Samuel Okoh kritisierte Defizite in der Schiedsrichterausbildung: „Die Ausbildung geht ein Wochenende, dann kannst du aufs Spielfeld. Das bereitet einen kaum vor. Bremen hat die kürzeste Ausbildung unter den Bundesländern.“ Auch Thomas Schmidt, 2. Vorsitzender im Landesverband der Gehörlosen Bremen sowie Fußball-Schiedsrichter berichtet von Polizei-Einsätzen bei Fußball-Spielen, vor allem in den niedrigen Ligen.
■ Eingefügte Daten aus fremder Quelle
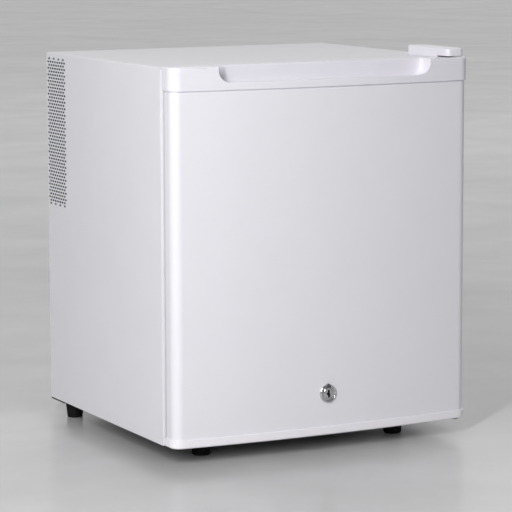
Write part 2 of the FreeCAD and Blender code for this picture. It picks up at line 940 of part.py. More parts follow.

Helena Lämmerhirt vom Bremer Fußballverband nahm Kritik an, aber ordnete auch ein: „Wir versuchen unsere Ausbildung möglichst niedrigschwellig zu gestalten. Da wir zu wenige Schiedsrichter haben, ist das ein Ansatz, der sich kurzfristig nur schwer anpassen lässt – auch wenn wir gern umfassender ausbilden würden.“

Sensibilisierung und Prävention

„Die Grenze, wo Gewalt anfängt, ist individuell und deshalb auch schwierig von außen zu sehen, speziell wenn sich die Betroffenen noch nicht klar artikulieren können“, sagte Jutta Susemiehl von der SG Findorff. Sie verwies aber auch auf Fortschritte: „Zum Glück hat sich in den letzten 20 Jahren viel getan und es ist klarer geworden, wie man sich verhalten sollte.“

Auch Jens Fröhlich bestätigte Veränderungen: „Früher war es normal, dass die Trainer mitgeduscht haben; inzwischen ist klar verboten, dass da jemand mit in die Umkleide darf.“

Lämmerhirt stellte neue Strukturen vor: „Wir tun ja inzwischen einiges und haben inzwischen auch eine Beschwerdestelle. Ich bekomme sofort eine Nachricht auf mein Handy, sobald das irgendjemand ausfüllt, und wir können reagieren.“

Umgang mit Vorfällen

Wie Vereine im Ernstfall handeln sollten, diskutierten die Teilnehmenden intensiv. „Der erste Impuls ist: Alle rausschmeißen“, sagte Fröhlich. „Das ist wohl fürs Image des Vereins gut, aber der falsche Weg. Wenn wir die Leute einfach wegschicken, kann das auch woanders passieren. Wir wollen gemeinsam als Verein etwas bewegen und uns mit unseren Teams und Spielern entwickeln.“

Claus-M. Westphal vom TV Eiche Horn betonte den präventiven Ansatz: „Wir versuchen klarzumachen: Wartet nicht, bis Konflikte so groß sind, dass ihr euch auf die Nase haut – wir versuchen Gesprächsangebote glaubhaft in die Abteilungen und zu den Mitgliedern zu kommunizieren.“

Astrid Touray vom LSB machte deutlich: „Es kann leider nicht das eine Konzept geben, weil Vereine ganz andere Ausgangsvoraussetzungen haben. Wir brauchen einen Ansatz, der Trainer*innen stärkt, aber auch die Opfer wahrnimmt.“

Die dritte Veranstaltung zeigte erneut, dass Gewalt im Sport ein komplexes Problem ist, das Sensibilität, Prävention und gemeinsames Handeln erfordert. Weitere Termine und Fortbildungen sind seitens des LSB bereits in Planung – auch mit dem Bremer Fußballverband intensiviert sich momentan der Austausch zum Thema.

Unterstützung für Vereine

Zur Prävention stehen Bremer Vereinen verschiedene Beratungs- und Förderangebote zur Verfügung. Das 2024 eingeführte Kinderschutz-Siegel bietet eine Grundlage für Schutzmaßnahmen, Ansprechpartnerin ist Lisa Gleis. Zudem gibt es verschiedene Programme wie Integration durch Sport, Vielfalt im Sportverein oder Sport gegen Gewalt, Intoleranz und Rassismus – die auf unterschiedliche Weise bei Vorfällen unterstützen können.